Thursday, March 24, 2011

Xenophanes on the limits of human knowledge

To: Laura K.
From: Geoffrey Klempner
Subject: Xenophanes on the limits of human knowledge
Date: 25 May 2001 13:53

Dear Laura,

Thank you for your second essay on the Presocratics, which you sent with your e-mail of 15 May.

I enjoyed this essay. Your account of the importance of the history of print in relation to the early development of science was an eye-opener for me. So many things fall into place. All the institutions and frameworks which we take for granted today were still in their infancy, or had yet to be developed. Yet one would never guess this from reading Descartes, at least, without reading in between the lines. His rational quest is that of the sole investigator, determined to rely purely on his/her own resources and refusing to trust any evidence whose legitimacy could conceivably be doubted. No hint that science is, our could be, a collective endeavour.

I can certainly see how a case can be made that the rhetorical strength of Descartes’ appeal presupposes an audience who are only too aware of the untrustworthiness of reports of the latest ‘discovery’. Yet, despite all the pitfalls, science did gain a foothold which it has never relinquished.

Now the old problem has a new twist. In a magazine not long ago (it was ‘The Big Issue’, a monthly magazine distributed on the streets in the UK by homeless people, so quite a number of the articles have socialist/ radical themes) I saw an article which argued that the landing on the moon never happened, and was in fact a hoax, a conspiracy perpetrated by the scientific community. Conspiracy theories will always be with us: claims that the Oklahoma bombing was done by the American government being the latest example.

The point is, that with the knowledge I carry about with me in my head, I couldn’t prove the article wrong. Though I *trust* that the moon pictures and moon rocks were real and not fakes. I *trust* that the astronauts did not lie, that the reports of what the astronauts said were not lies, and so on.

I suspect, however, that these were not issues that loomed large for Xenophanes. First you have to have science before you can doubt science, and the Presocratic philosophers did not even have science. All they had was ‘theory’. So it could be argued that it is somewhat anachronistic to make a connection here with Xenophanes’ reflections on the limits of human knowledge.

On the other hand, it could slso be argued that it is because scientific theories do not carry their proof on their face, because we have to rely not only on evidence, reports, but also on the scientist’s ability to correctly read the evidence and reports, that the problem of trust arises in the first place. This is something Xenophanes would have readily recognized.

I have no quarrel with your interpretation of the fragments from Xenophanes. I am sure you are right that the remark about the Ethiopians and the Thracians was intended to have universal application - intended to put into question our ability to take a properly objective view of ‘the facts’ - and not just as part of his critique of contemporary polytheistic religion.
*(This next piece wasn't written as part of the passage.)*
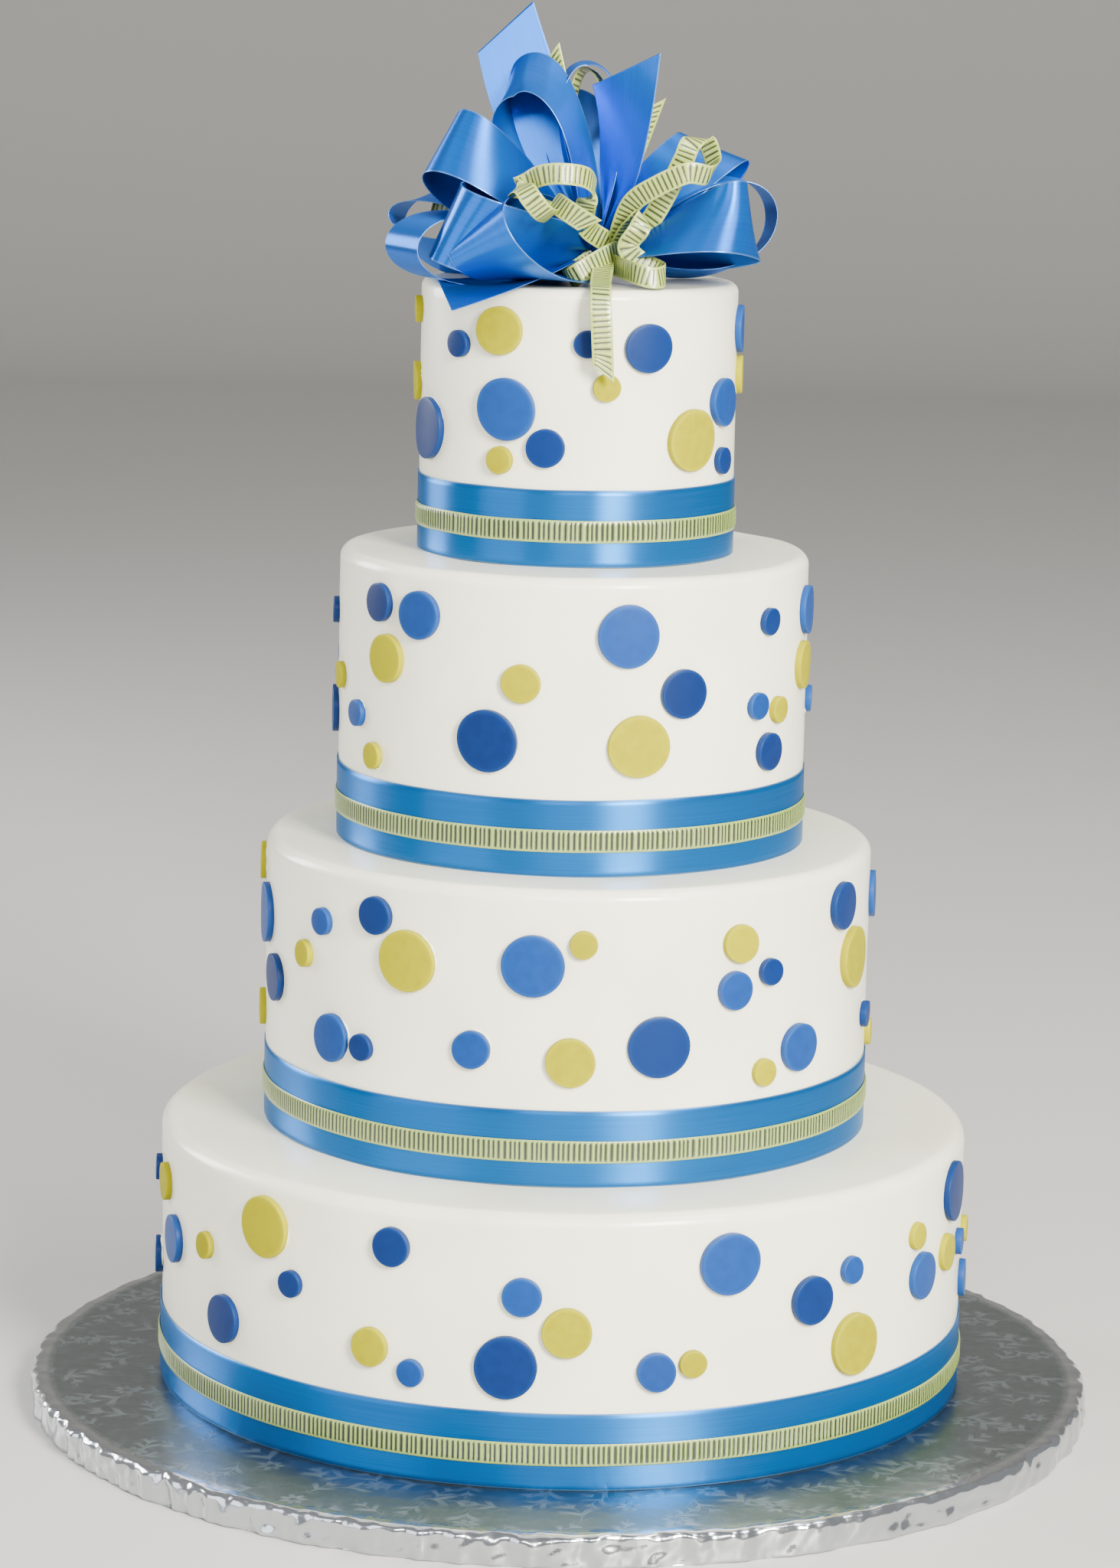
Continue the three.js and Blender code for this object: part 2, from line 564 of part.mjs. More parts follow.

One thing that puzzles me, however, is how Xenophanes could have supposed that ‘seeking men find out better in time’. How? He had no history, no model of scientific progress to call upon. It was indeed a moot point whether Anaximenes’ air ‘improved’ upon Thales’ water, or Heraclitus’ fire improved upon Anaximenes’ air. All we have are rival guesses, rival ‘theories’ backed up with very sketchy a priori argument. So, once again, we should be wary of the temptation towards anachronism. The idea that we will ‘find out better’ if we persist seems in Xenophanes’ mouth more like a pious hope than the anticipation of scientific progress.

Or was he speaking, not of ‘scientific’ progress as we now understand it, but philosophic progress? In other words, we find out better in time through pursuing the argument as far as it will go, successively refining our ideas to take account of objections. One thing I have tried to show in the Ancient Philosophy program that there was progress, that the argument did get somewhere. So Xenophanes’ faith in the enterprise that he himself was engaged in proved well founded.

I am pleased that you have made the important connection between the topic for this essay and the history of the book. I am pleased to have learned something. One thing I would still like to know is how ‘books’ figured in the debates between the early philosophers. How was a book ‘On Nature’ received? Were Anaximenes and the rest regarded more like Dawkins or Van Daniken?